____ Input
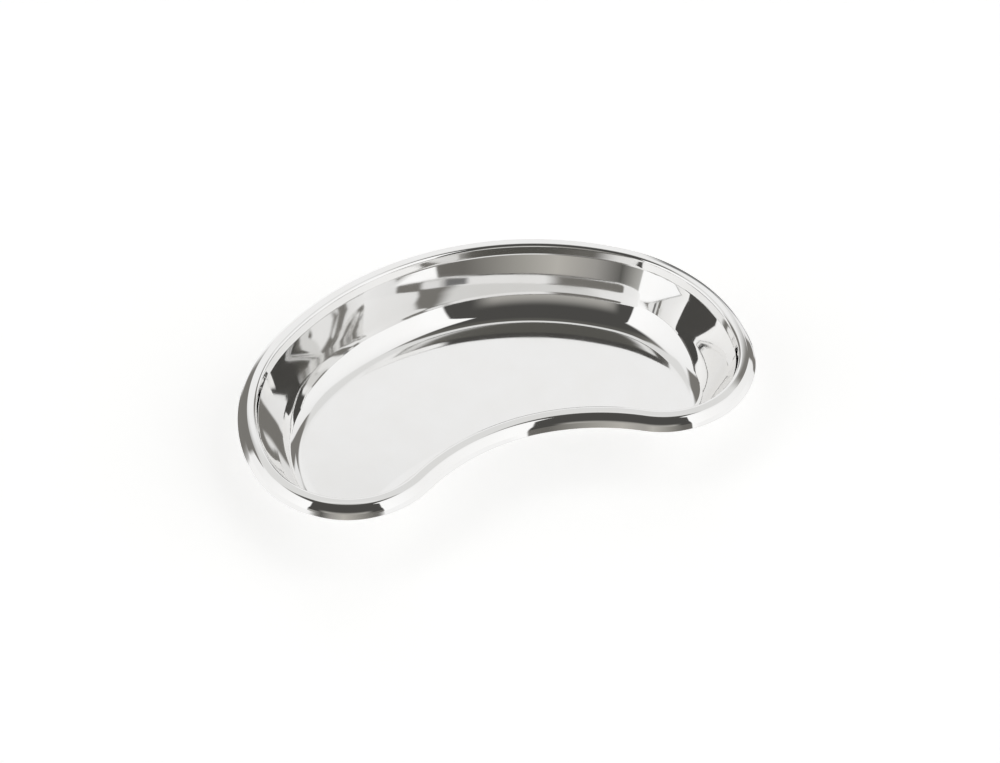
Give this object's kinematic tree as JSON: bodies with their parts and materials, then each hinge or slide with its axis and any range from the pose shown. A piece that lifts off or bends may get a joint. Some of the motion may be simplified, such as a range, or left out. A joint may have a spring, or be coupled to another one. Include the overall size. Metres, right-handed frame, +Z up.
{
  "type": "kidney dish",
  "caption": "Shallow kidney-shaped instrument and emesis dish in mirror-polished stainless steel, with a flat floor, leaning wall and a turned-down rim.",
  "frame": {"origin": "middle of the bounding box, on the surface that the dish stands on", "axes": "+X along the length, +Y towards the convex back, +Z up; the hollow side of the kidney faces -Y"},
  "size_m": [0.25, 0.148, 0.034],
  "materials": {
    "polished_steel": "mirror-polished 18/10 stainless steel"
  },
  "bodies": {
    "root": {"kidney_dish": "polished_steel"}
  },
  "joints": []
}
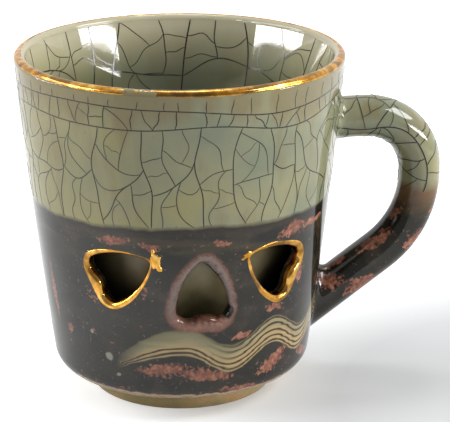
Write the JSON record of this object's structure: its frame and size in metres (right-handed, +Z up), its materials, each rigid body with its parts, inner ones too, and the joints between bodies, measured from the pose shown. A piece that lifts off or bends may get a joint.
________
» Stated exercise
List every line above that contains the word "shown".

» Output below
Give this object's kinematic tree as JSON: bodies with their parts and materials, then each hinge or slide with its axis and any range from the pose shown. A piece that lifts off or bends may get a joint. Some of the motion may be simplified, such as a range, or left out. A joint may have a spring, or be coupled to another one. Include the overall size. Metres, right-handed frame, +Z up.
Write the JSON record of this object's structure: its frame and size in metres (right-handed, +Z up), its materials, each rigid body with its parts, inner ones too, and the joints between bodies, measured from the pose shown. A piece that lifts off or bends may get a joint.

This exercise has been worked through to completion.